* BEGIN *

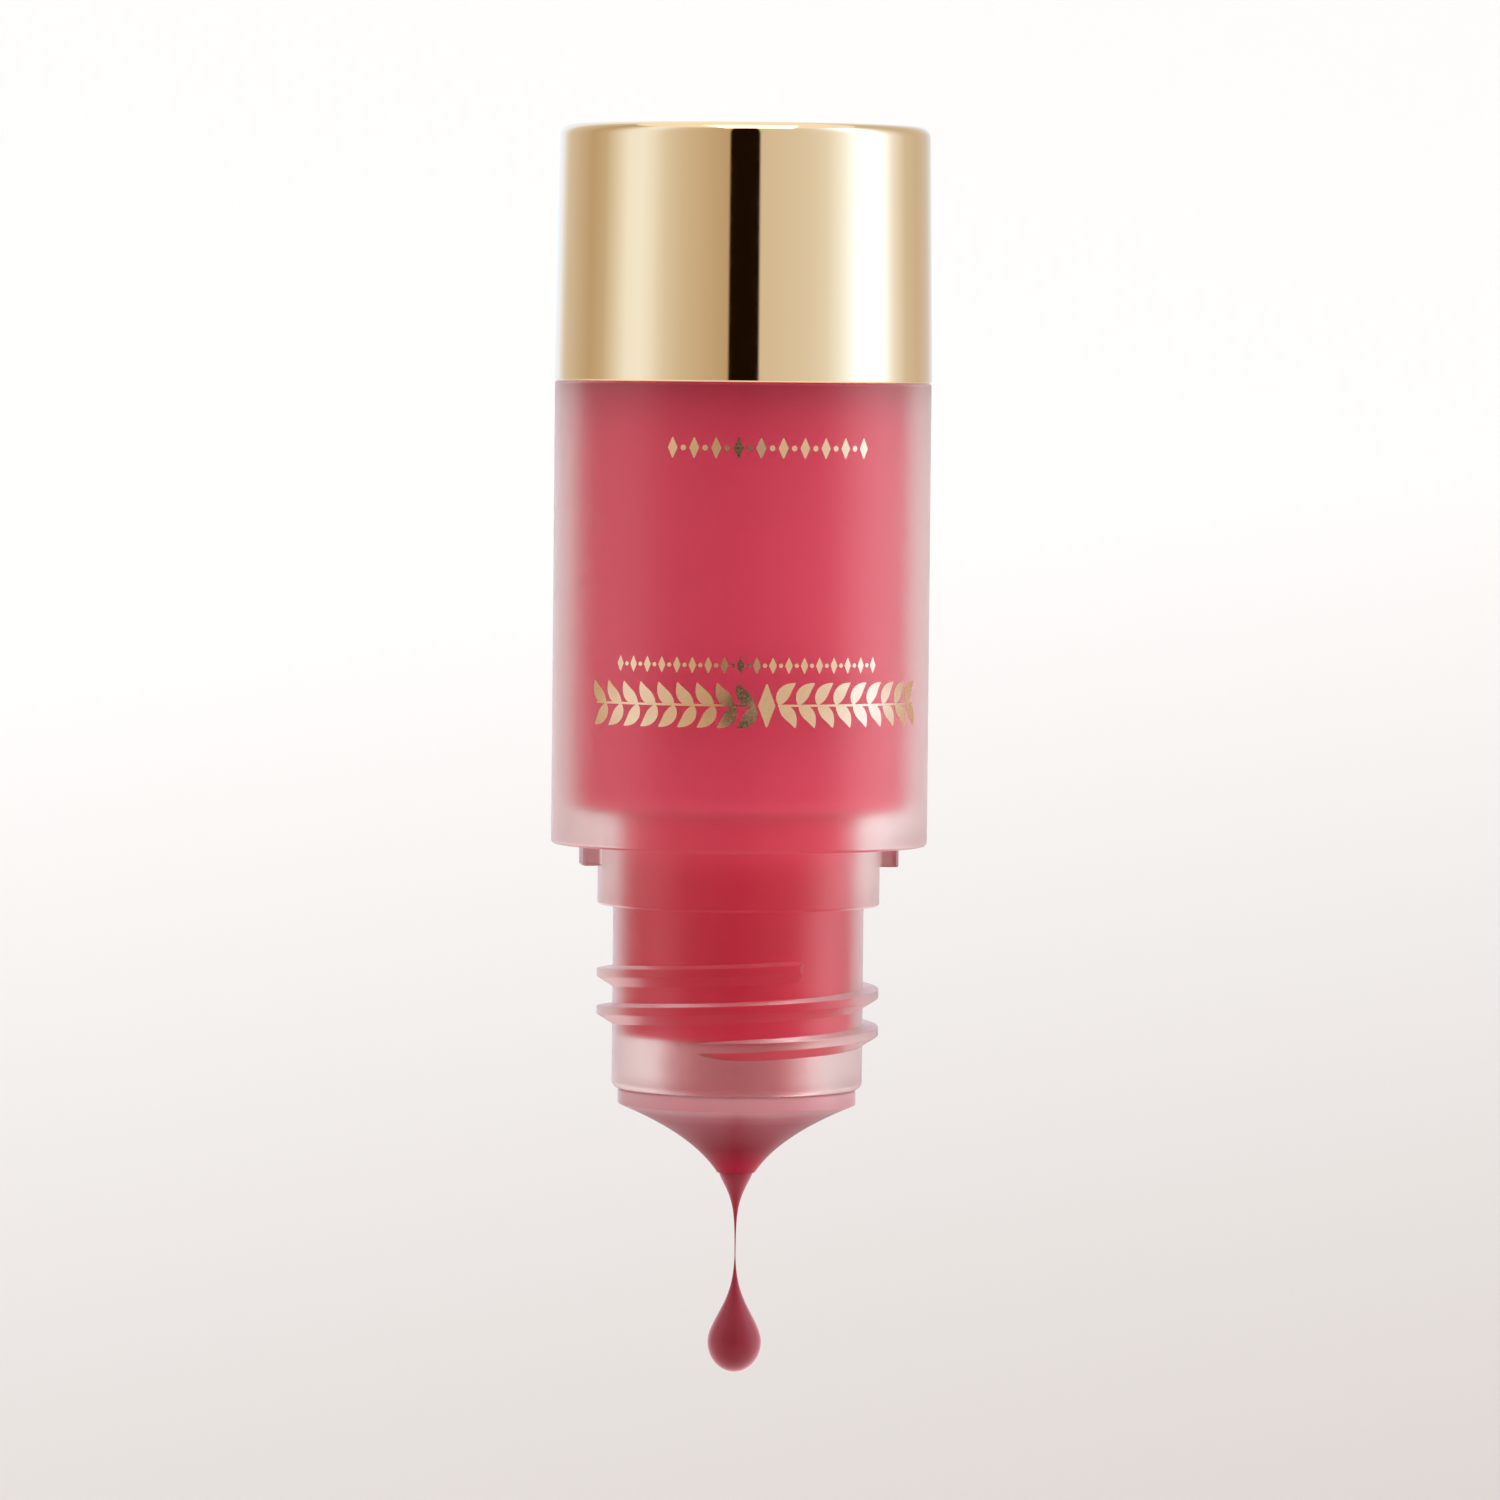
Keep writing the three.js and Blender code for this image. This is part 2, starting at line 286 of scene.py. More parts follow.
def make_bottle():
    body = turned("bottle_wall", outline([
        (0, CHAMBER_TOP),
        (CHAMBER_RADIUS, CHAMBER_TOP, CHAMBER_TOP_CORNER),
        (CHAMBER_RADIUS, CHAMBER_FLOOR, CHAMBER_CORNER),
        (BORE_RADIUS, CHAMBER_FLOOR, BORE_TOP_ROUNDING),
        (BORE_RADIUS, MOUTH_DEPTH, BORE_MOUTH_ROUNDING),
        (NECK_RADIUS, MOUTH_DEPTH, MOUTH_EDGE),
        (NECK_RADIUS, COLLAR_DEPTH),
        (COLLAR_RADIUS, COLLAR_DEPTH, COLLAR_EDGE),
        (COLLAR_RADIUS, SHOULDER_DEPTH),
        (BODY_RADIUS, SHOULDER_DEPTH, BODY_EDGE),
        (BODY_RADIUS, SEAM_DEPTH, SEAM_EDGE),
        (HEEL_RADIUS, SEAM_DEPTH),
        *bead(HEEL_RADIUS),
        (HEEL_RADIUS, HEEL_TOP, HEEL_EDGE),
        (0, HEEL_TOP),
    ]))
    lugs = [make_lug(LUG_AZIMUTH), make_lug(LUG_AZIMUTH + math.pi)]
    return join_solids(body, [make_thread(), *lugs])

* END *

▶ _Description of the task_
Write the listing out again, exactly as it reads.

▶ _Correct answer_
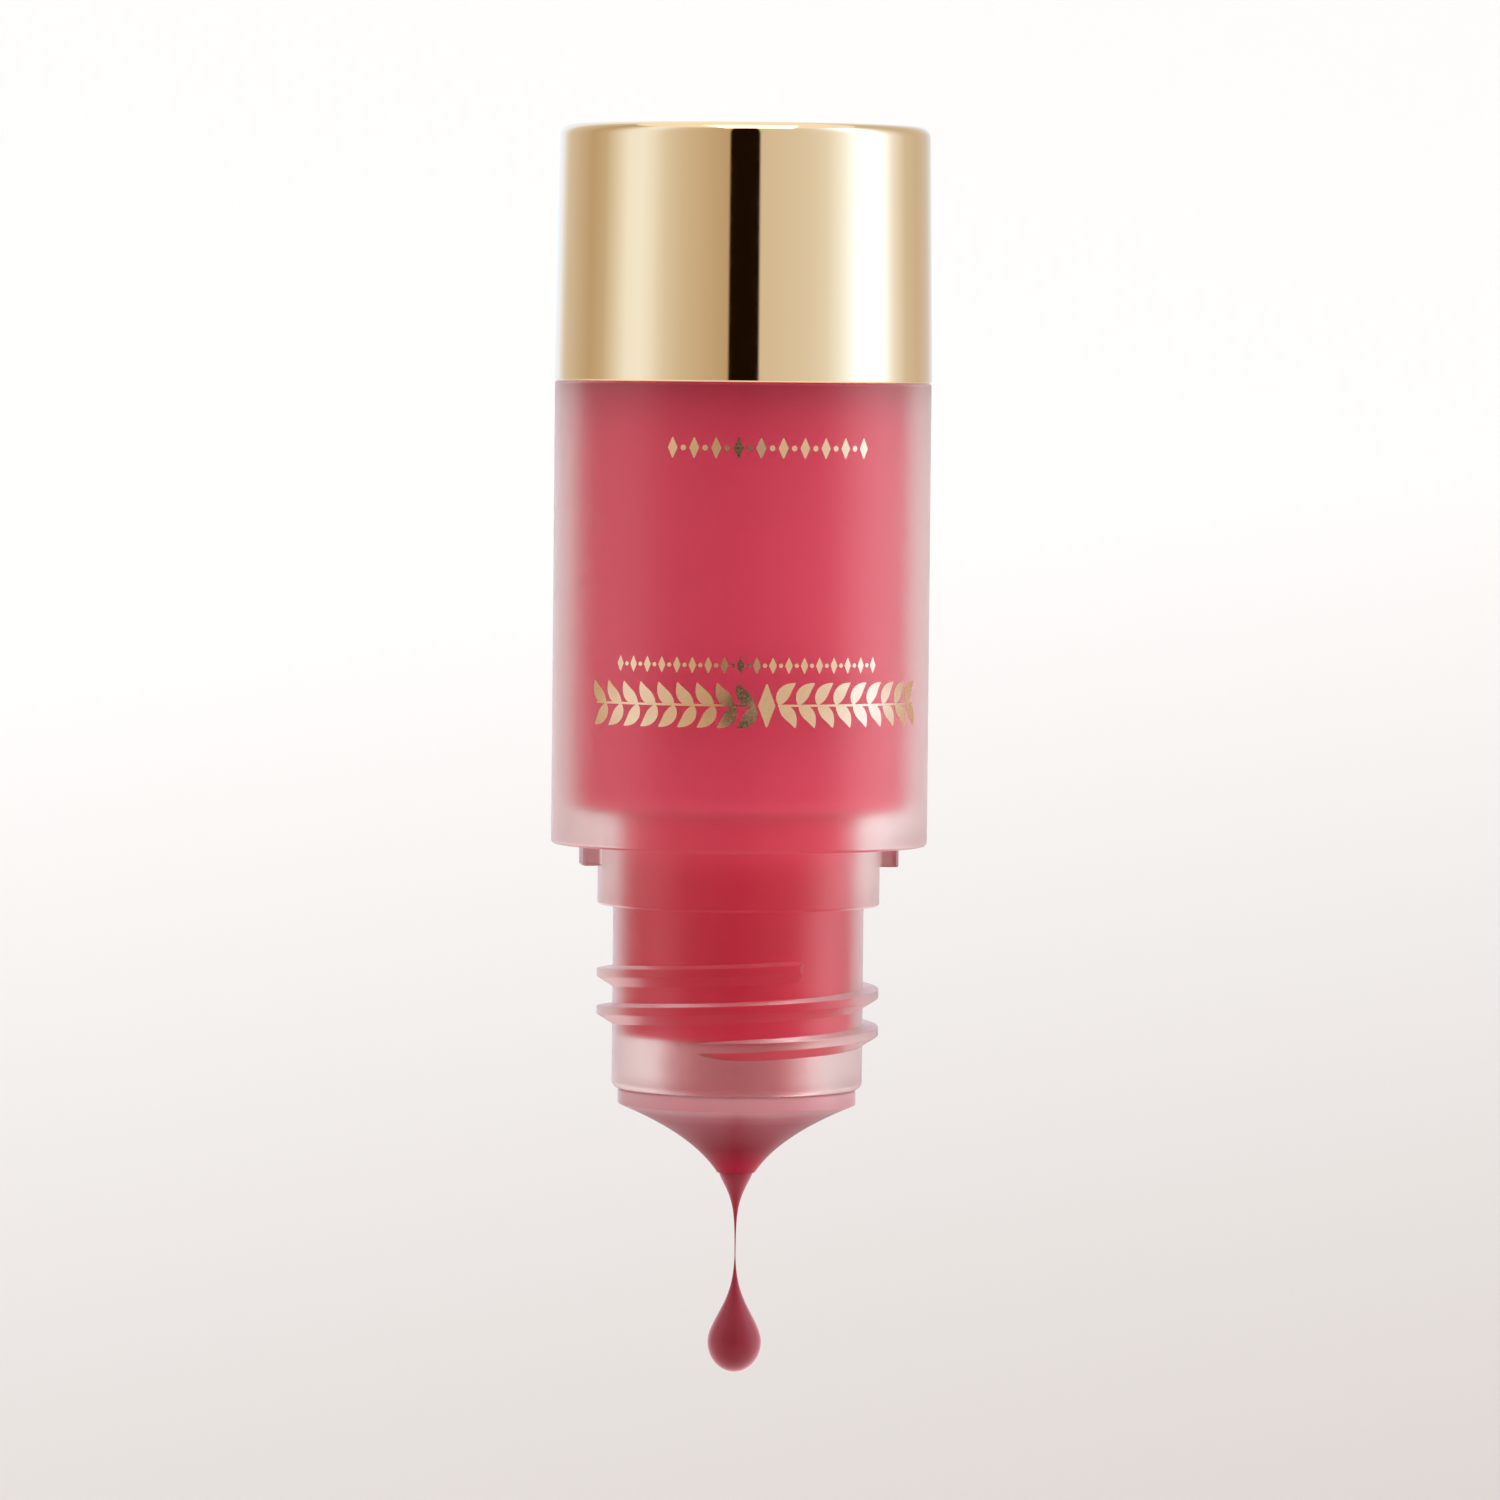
Keep writing the three.js and Blender code for this image. This is part 2, starting at line 286 of scene.py. More parts follow.
def make_bottle():
    body = turned("bottle_wall", outline([
        (0, CHAMBER_TOP),
        (CHAMBER_RADIUS, CHAMBER_TOP, CHAMBER_TOP_CORNER),
        (CHAMBER_RADIUS, CHAMBER_FLOOR, CHAMBER_CORNER),
        (BORE_RADIUS, CHAMBER_FLOOR, BORE_TOP_ROUNDING),
        (BORE_RADIUS, MOUTH_DEPTH, BORE_MOUTH_ROUNDING),
        (NECK_RADIUS, MOUTH_DEPTH, MOUTH_EDGE),
        (NECK_RADIUS, COLLAR_DEPTH),
        (COLLAR_RADIUS, COLLAR_DEPTH, COLLAR_EDGE),
        (COLLAR_RADIUS, SHOULDER_DEPTH),
        (BODY_RADIUS, SHOULDER_DEPTH, BODY_EDGE),
        (BODY_RADIUS, SEAM_DEPTH, SEAM_EDGE),
        (HEEL_RADIUS, SEAM_DEPTH),
        *bead(HEEL_RADIUS),
        (HEEL_RADIUS, HEEL_TOP, HEEL_EDGE),
        (0, HEEL_TOP),
    ]))
    lugs = [make_lug(LUG_AZIMUTH), make_lug(LUG_AZIMUTH + math.pi)]
    return join_solids(body, [make_thread(), *lugs])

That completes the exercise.